- Do this
Only one span of the listing below is wanted: the lines from the one with "clamp_bracket();" through the one with "low, high = Vector((1e9,)", reproduced exactly, both ends kept.

- Information supplied
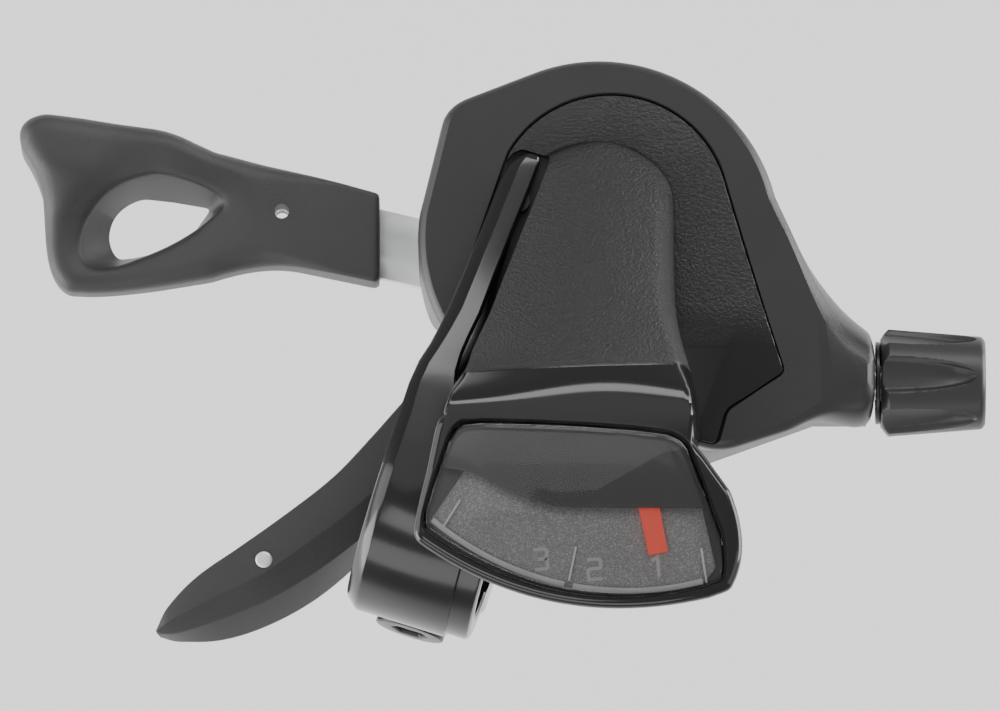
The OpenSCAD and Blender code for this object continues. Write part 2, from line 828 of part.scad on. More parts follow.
// The needle is drawn pointing along -Y from its pivot, then turned to the rest gear
module indicator_needle() {
    arm_top = needle_arm_z + needle_arm_t;
    pin_at = pivot_r + drive_r;
    color("#d8311f")
        unit()
            translate(polar([pivot_r, 90 + dial_tilt]))
                rotate([0, 0, dial_tilt + needle_rest])
                    difference() {
                        union() {
                            finger([0, 0], 2.4, [0, -pin_at], 2.6, needle_arm_z, arm_top);
                            translate([-1.2, -ramp_start - 1, needle_arm_z])
                                cube([2.4, 4, needle_arm_t]);
                            hull() {
                                translate([-1.2, -ramp_start - 1, needle_arm_z])
                                    cube([2.4, 1, needle_arm_t]);
                                translate([-1.2, -ramp_end, needle_z])
                                    cube([2.4, 1, needle_t]);
                            }
                            translate([-1.2, -needle_tip, needle_z])
                                cube([2.4, needle_tip - ramp_end + 1, needle_t]);
                        }
                        post([0, 0], pivot_pin_r + running_gap, needle_arm_z - over, arm_top + over);
                        translate([-drive_pin_r - 0.1, -pin_at - 0.3, needle_arm_z - over])
                            cube([2 * drive_pin_r + 0.2, 1, needle_arm_t + 2 * over]);
                        for (y = [-pin_at - 0.1, -pin_at + 0.5])
                            post([0, y], drive_pin_r + 0.1, needle_arm_z - over, arm_top + over);
                    }
}

module adjuster_collar() {
    color("#5c5f63")
        unit()
            difference() {
                cable_rod(5, nose_x + 0.2, knob_x - 0.1);
                cable_rod(stem_r + 2 * running_gap, nose_x - over, knob_x + over);
            }
}

module adjuster_spring() {
    color("#a4a7ab")
        unit()
            translate([spring_seat_x + 0.1, adjuster_y, cable_z])
                rotate([0, 90, 0])
                    coil(3.5, 0.35, 4, nose_x - spring_seat_x);
}

module barrel_adjuster() {
    color("#1c1d1f")
        unit()
            difference() {
                translate([knob_x, adjuster_y, cable_z])
                    rotate([0, 90, 0])
                        rotate_extrude($fn = 96)
                            polygon([[stem_r, 0], [knob_r - 1.2, 0], [knob_r, 1], [knob_r, 2],
                                [knob_r - knob_taper, knob_l - 0.6], [knob_r - knob_taper - 0.6, knob_l],
                                [socket_r, knob_l], [socket_r, knob_l - socket_depth], [stem_r, knob_l - socket_depth]]);
                for (k = [0:flutes - 1])
                    translate([knob_x + 3, adjuster_y, cable_z])
                        rotate([k * 360 / flutes, 0, 0])
                            translate([0, 0, knob_r + 2.4])
                                rotate([0, 88, 0])
                                    cylinder(r = 3.2, h = knob_l);
            }
}

module adjuster_screw() {
    color("#9a9da1")
        unit()
            difference() {
                cable_rod(stem_r, insert_x + 0.3, knob_x + knob_l - socket_depth);
                cable_rod(0.9, insert_x - 2, knob_x + knob_l);
            }
}

clamp_bracket();
clamp_bolt();
clamp_nut();
bracket_screws();
housing();
centre_cover();
window_lens();
window_mask();
dial_plate();
base_plate();
base_screws();
main_axle();
axle_washer();
axle_nut();
spacer_bush();
lever_bushes();
lower_cover();
cover_screws();
holding_pawl_pin();
indicator_pivot();
adjuster_insert();
thumb_lever_spring();
release_lever_spring();
spool_spring();
cable_spool();
ratchet_plate();
indicator_drive_pin();
thumb_lever_plate();
thumb_pad();
thumb_pad_rivet();
feed_pawl_pin();
feed_pawl();
feed_pawl_spring();
release_lever_plate();
release_paddle();
release_tab();
holding_pawl();
holding_pawl_spring();
indicator_needle();
adjuster_collar();
adjuster_spring();
barrel_adjuster();
adjuster_screw();
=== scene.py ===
"""Studio model of a handlebar thumb shifter, built round its packed mechanical frame.

Lengths in the sketches are millimetres. A sketch lies either in the mechanism's frame, whose origin
is the main axle and whose +X is the way the cable leaves, or in the bar's frame, which is the row's.
"""
import json
import math

import bmesh
import bpy
from bpy.props import FloatProperty, FloatVectorProperty, IntProperty, PointerProperty
from mathutils import Matrix, Vector


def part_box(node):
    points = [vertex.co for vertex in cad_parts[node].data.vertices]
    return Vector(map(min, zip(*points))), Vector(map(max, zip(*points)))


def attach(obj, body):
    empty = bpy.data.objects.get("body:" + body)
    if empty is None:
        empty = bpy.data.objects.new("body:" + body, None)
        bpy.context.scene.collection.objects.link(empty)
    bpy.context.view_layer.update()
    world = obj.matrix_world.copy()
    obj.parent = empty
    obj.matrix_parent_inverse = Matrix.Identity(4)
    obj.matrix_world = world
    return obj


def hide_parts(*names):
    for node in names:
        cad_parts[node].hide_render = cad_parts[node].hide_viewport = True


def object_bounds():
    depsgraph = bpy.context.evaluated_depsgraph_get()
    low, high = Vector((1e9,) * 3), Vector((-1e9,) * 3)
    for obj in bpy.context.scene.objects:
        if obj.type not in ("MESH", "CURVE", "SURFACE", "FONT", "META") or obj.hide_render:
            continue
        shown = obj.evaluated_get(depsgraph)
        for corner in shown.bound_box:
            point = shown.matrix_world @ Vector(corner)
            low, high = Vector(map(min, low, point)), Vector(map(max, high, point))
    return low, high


bl_info = {
    "name": "Thumb Shifter Studio",
    "version": (1, 0, 0),
    "blender": (4, 5, 0),
    "location": "3D View > Sidebar > Shifter",
    "description": "Builds the surfaces, finishes and stage of a handlebar thumb shifter",
    "category": "Object",
}

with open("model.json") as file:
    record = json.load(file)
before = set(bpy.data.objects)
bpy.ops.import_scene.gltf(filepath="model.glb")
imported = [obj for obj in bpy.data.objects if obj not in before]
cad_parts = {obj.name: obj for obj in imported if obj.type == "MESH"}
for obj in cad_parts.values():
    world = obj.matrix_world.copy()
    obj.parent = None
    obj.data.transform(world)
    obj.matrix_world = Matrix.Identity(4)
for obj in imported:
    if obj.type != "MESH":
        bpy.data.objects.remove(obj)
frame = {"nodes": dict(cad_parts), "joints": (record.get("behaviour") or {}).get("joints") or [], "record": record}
CAD_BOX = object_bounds()

JOINTS = {joint["name"]: joint for joint in frame["joints"]}
AXLE = JOINTS["thumb_lever"]["pos_m"]
CABLE_WAY = JOINTS["adjuster_turn"]["axis"]
CABLE_START = JOINTS["adjuster_turn"]["pos_m"]
MM = 0.001
YAW = math.atan2(CABLE_WAY[1], CABLE_WAY[0])
BAR = Matrix.Scale(MM, 4)
MECHANISM = Matrix.Translation((AXLE[0], AXLE[1], 0)) @ Matrix.Rotation(YAW, 4, "Z") @ BAR
TO_MECHANISM = MECHANISM.inverted()
CABLE_Y = (TO_MECHANISM @ Vector(CABLE_START)).y
CABLE_Z = CABLE_START[2] / MM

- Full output
clamp_bracket();
clamp_bolt();
clamp_nut();
bracket_screws();
housing();
centre_cover();
window_lens();
window_mask();
dial_plate();
base_plate();
base_screws();
main_axle();
axle_washer();
axle_nut();
spacer_bush();
lever_bushes();
lower_cover();
cover_screws();
holding_pawl_pin();
indicator_pivot();
adjuster_insert();
thumb_lever_spring();
release_lever_spring();
spool_spring();
cable_spool();
ratchet_plate();
indicator_drive_pin();
thumb_lever_plate();
thumb_pad();
thumb_pad_rivet();
feed_pawl_pin();
feed_pawl();
feed_pawl_spring();
release_lever_plate();
release_paddle();
release_tab();
holding_pawl();
holding_pawl_spring();
indicator_needle();
adjuster_collar();
adjuster_spring();
barrel_adjuster();
adjuster_screw();
=== scene.py ===
"""Studio model of a handlebar thumb shifter, built round its packed mechanical frame.

Lengths in the sketches are millimetres. A sketch lies either in the mechanism's frame, whose origin
is the main axle and whose +X is the way the cable leaves, or in the bar's frame, which is the row's.
"""
import json
import math

import bmesh
import bpy
from bpy.props import FloatProperty, FloatVectorProperty, IntProperty, PointerProperty
from mathutils import Matrix, Vector


def part_box(node):
    points = [vertex.co for vertex in cad_parts[node].data.vertices]
    return Vector(map(min, zip(*points))), Vector(map(max, zip(*points)))


def attach(obj, body):
    empty = bpy.data.objects.get("body:" + body)
    if empty is None:
        empty = bpy.data.objects.new("body:" + body, None)
        bpy.context.scene.collection.objects.link(empty)
    bpy.context.view_layer.update()
    world = obj.matrix_world.copy()
    obj.parent = empty
    obj.matrix_parent_inverse = Matrix.Identity(4)
    obj.matrix_world = world
    return obj


def hide_parts(*names):
    for node in names:
        cad_parts[node].hide_render = cad_parts[node].hide_viewport = True


def object_bounds():
    depsgraph = bpy.context.evaluated_depsgraph_get()
    low, high = Vector((1e9,) * 3), Vector((-1e9,) * 3)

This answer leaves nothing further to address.